Grounding-MD: Grounded Video-language Pre-training for Open-World Moment Detection

TL;DR

Grounding-MD tackles open-world moment detection by unifying Temporal Action Detection and Moment Retrieval under a structured prompt framework. It introduces a Cross-Modality Fusion Encoder and a Text-Guided Fusion Decoder to achieve deep video-text alignment, supplemented by a Query-Wise Pooler to stabilize cross-task training. Pretraining on large-scale TAD and MR data yields robust video-text cognition, enabling strong zero-shot and supervised performance across ActivityNet, THUMOS14, ActivityNet-Captions, and Charades-STA. The approach achieves state-of-the-art results with favorable efficiency compared to Video-LLM baselines, highlighting its potential for scalable open-world video understanding.

Abstract

Temporal Action Detection and Moment Retrieval constitute two pivotal tasks in video understanding, focusing on precisely localizing temporal segments corresponding to specific actions or events. Recent advancements introduced Moment Detection to unify these two tasks, yet existing approaches remain confined to closed-set scenarios, limiting their applicability in open-world contexts. To bridge this gap, we present Grounding-MD, an innovative, grounded video-language pre-training framework tailored for open-world moment detection. Our framework incorporates an arbitrary number of open-ended natural language queries through a structured prompt mechanism, enabling flexible and scalable moment detection. Grounding-MD leverages a Cross-Modality Fusion Encoder and a Text-Guided Fusion Decoder to facilitate comprehensive video-text alignment and enable effective cross-task collaboration. Through large-scale pre-training on temporal action detection and moment retrieval datasets, Grounding-MD demonstrates exceptional semantic representation learning capabilities, effectively handling diverse and complex query conditions. Comprehensive evaluations across four benchmark datasets including ActivityNet, THUMOS14, ActivityNet-Captions, and Charades-STA demonstrate that Grounding-MD establishes new state-of-the-art performance in zero-shot and supervised settings in open-world moment detection scenarios. All source code and trained models will be released.

Paper Structure

This paper contains 17 sections, 9 equations, 3 figures, 8 tables.

Figures (3)

  • Figure 1: Illustration of UniMD zeng2024unimd and Grounding-MD. UniMD operates under a closed-set assumption, limiting its applicability in open-world scenarios. In contrast, Grounding-MD supports user-defined action categories and open-ended natural language event descriptions, enabling it to adapt to diverse and dynamic user queries in open-world environments.
  • Figure 2: Advantages of Grounding-MD. (a) The early and late fusion strategies achieve optimal video-text alignment, enabling the model to gain a deeper understanding of the video-text data.
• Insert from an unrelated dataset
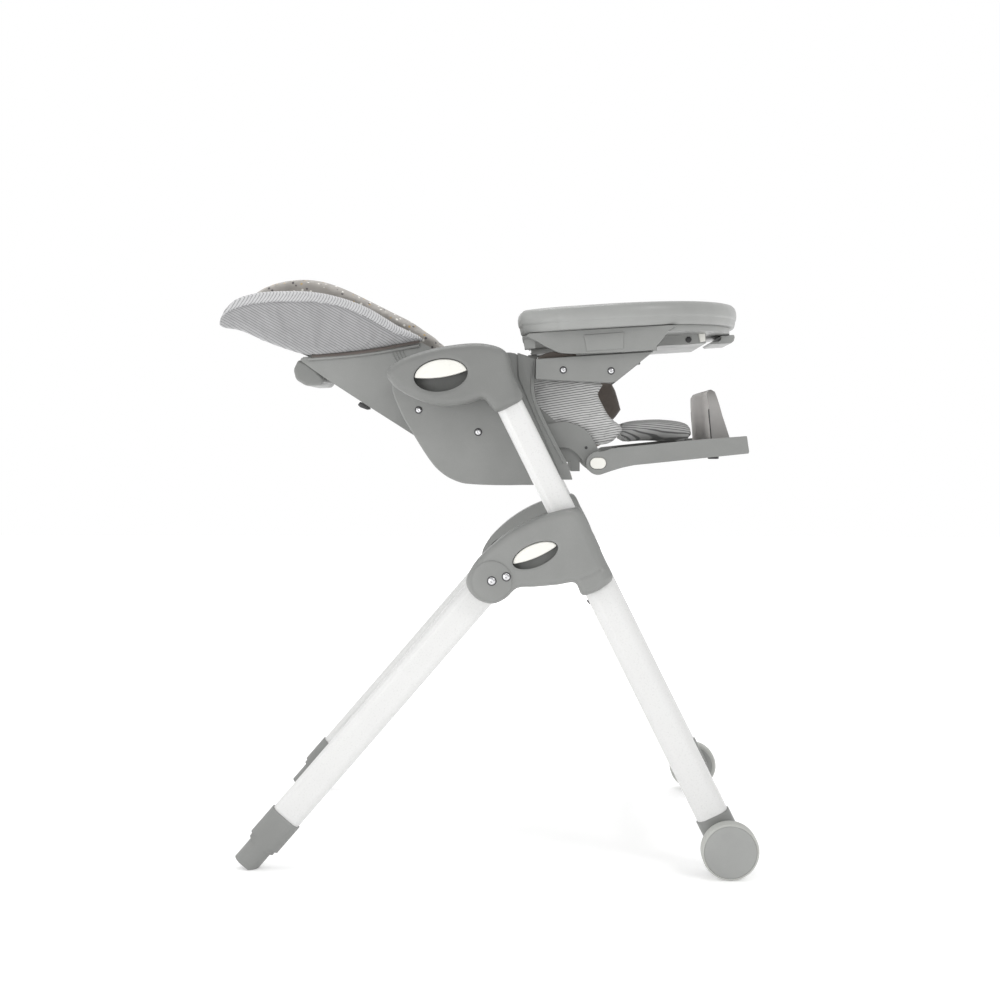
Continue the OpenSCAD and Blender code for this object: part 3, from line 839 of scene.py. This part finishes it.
HUB_GRIP = (80.0, 470.5, 35.0, 16.8, 23.0)
SEAT_GRIP = (-57.0, 730.0, 39.5, 23.8, 8.0)
HUB_EDGE = [(-20, 427), (-15, 447), (2, 469), (30, 494), (62, 514), (97, 529), (128, 537),
            (145, 536), (157, 514), (170, 489), (181, 462), (192, 438), (178, 423), (160, 414),
            (147, 413), (137, 430), (112, 427), (80, 424), (54, 422), (37, 407), (17, 399),
            (-6, 407)]
HOUSING_EDGE = [(-136, 735), (-115, 753), (-71, 768), (-30, 775), (2, 776), (28, 770), (41, 758),
                (46, 737), (54, 716), (61, 697), (42, 684), (24, 677), (14, 686), (3, 696),
                (-20, 689), (-45, 685), (-75, 689), (-105, 701), (-127, 716)]


def beyond(p, a, b):
    """Distance of p to the right of the line from a to b, or 0."""
    a, b = Vector(a), Vector(b)
    along = (b - a).normalized()
    return max(0.0, (p - a).dot(Vector((-along.y, along.x))))


def hub_dip(p):
    """The tube sleeve turns away at the front, below a crease, and ends in a collar."""
    away = beyond(p, (134, 534), (172, 451))
    collar = line_distance(p, [Vector((137, 434)), Vector((160, 443)), Vector((188, 458))])
    return min(away, 15) * 0.42 + 1.5 * math.exp(-(collar / 1.7) ** 2)


def housing_dip(p):
    away = beyond(p, (28, 772), (40, 700))
    return min(away, 15) ** 2 * 0.026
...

Moreover, the structured prompt design allows the model to handle an arbitrary number of open-ended natural language queries, demonstrating excellent cross-task collaboration; (b) Through pre-training on large-scale temporal action detection and moment retrieval datasets, Grounding-MD develops robust semantic representation learning and video-text cognition abilities, enabling it to handle more complex and diverse query inputs.
  • Figure 3: Overview of the Grounding-MD framework. The Cross-Modality Fusion Encoder performs early fusion of video and text features, establishing initial cross-modal alignment, while the Text-Guided Fusion Decoder conducts late fusion, refining the alignment through deeper interaction between modalities. Additionally, the Query-Wise Pooler addresses the training instability caused by the disparity in text lengths between action categories and event descriptions by generating balanced query-wise textual representations.